The answer is “yes-ish”. These predictions are available in Salesforce, so users can still get the same value from Discovery in their workflow. I can also bring the Tableau experience into Salesforce and have it contextualised and actionable, but what we see is people taking the predictions and putting it into the workflow of the user, whereas the traditional Tableau is more exploratory, where you look across transactions and find patterns.
For branding, the Tableau brand is now the analytics brand for Salesforce. Before this there was a product called Einstein Analytics in Salesforce, but we have rebranded that to Tableau CRM, as it is essentially our analytics capability inside of the CRM experience.
CRM solutions always face the issue of “garbage in, garbage out” when it comes to data and insights, whilst Tableau’s expertise is in working with precise data. What are your thoughts on how you can overcome this problem?
We can only make decisions with the data that we have, so we are going to use the best data available and make as best of a decision as we can. What we have seen is that if you can add value to users and they see that value, they realise they can get even more value by putting in better data in the front-end. It becomes a self-reinforcing prophecy and they can become more motivated to make sure they do not get bad predictions.

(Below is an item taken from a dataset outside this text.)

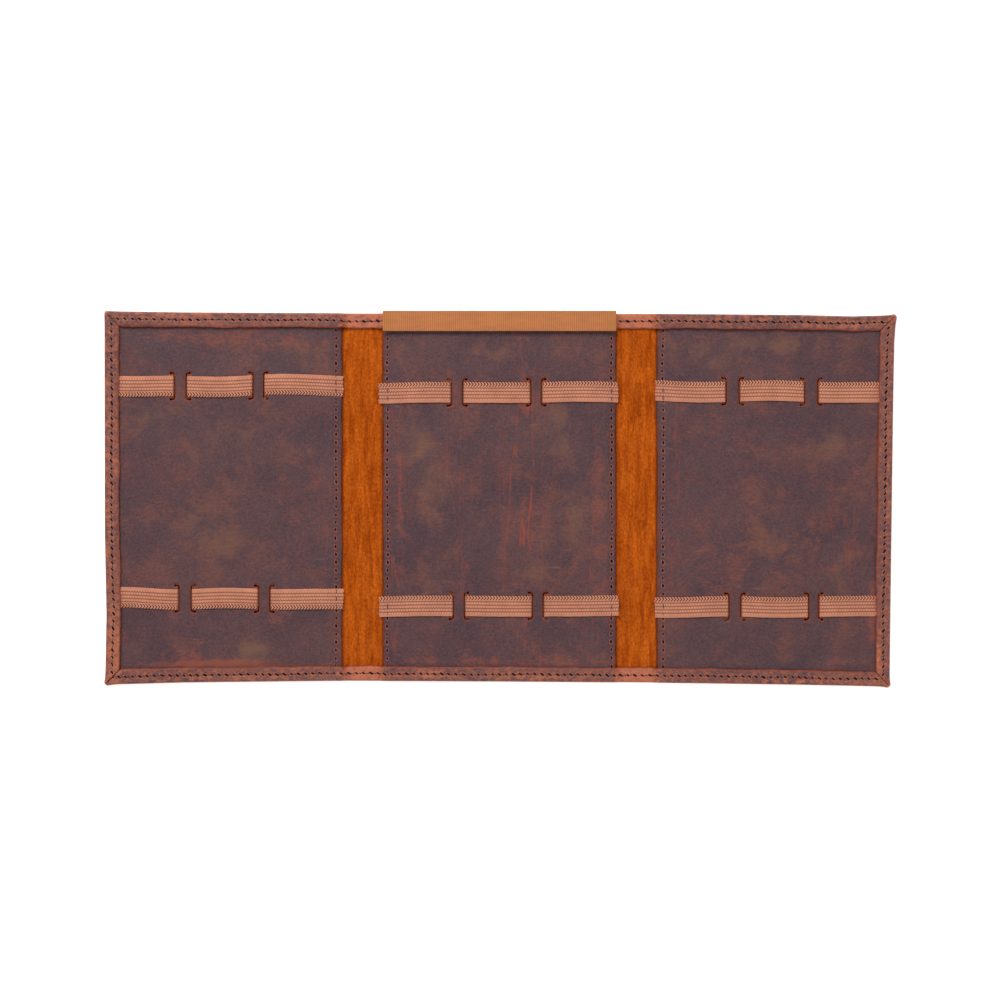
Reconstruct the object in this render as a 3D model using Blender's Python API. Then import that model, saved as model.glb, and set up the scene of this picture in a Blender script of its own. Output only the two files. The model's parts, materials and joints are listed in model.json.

The other aspect is speed — where they are able to see gaps quickly. Speed and agility is extremely important in delivering value to organisations so that their staff can react faster, the organisation can pivot faster, and they can adapt quickly to the changing landscape that we are dealing with.
Could you share the longer roadmap for integrating Salesforce and Tableau in the next few years?
Firstly, we are bringing Einstein Analytics, now known as Tableau CRM, and Tableau closer together, so that the AI capabilities, data capabilities, and experiences will become more seamless, and that will help our customers bring powerful, easy-to-use analytics inside Salesforce and across their enterprises. Second, we want to create a smarter Customer 360, so that what Salesforce provides is not just a system of record or engagement, but a system of insight and ultimately a system of truth about their customers, so that they can truly understand what powers their business and how they can react faster.
The last point is — independent of Salesforce — Tableau continues to focus on democratising analytics, and adding capabilities to make analysis simpler, more engaging, and able to work at scale so that customers can create data cultures and transform their companies with data and analytics. That is our ultimate vision, and we believe that in order to do so, we need to deliver analytics in the flow of business, in the flow where users work, in the way that people think, and that is really where all of the innovations come together to create an incredible analytics experience for customers.
In that regard, Tableau 2021.1 is a big release where we are bringing data science to every customer. We are democratising data science in the same way that Tableau changed the game for Business Intelligence. By bringing self-service analytics to the world, we are giving more people this powerful capability in an easier way, and our entire customer base will be able to use this predictive power to drive better decisions faster.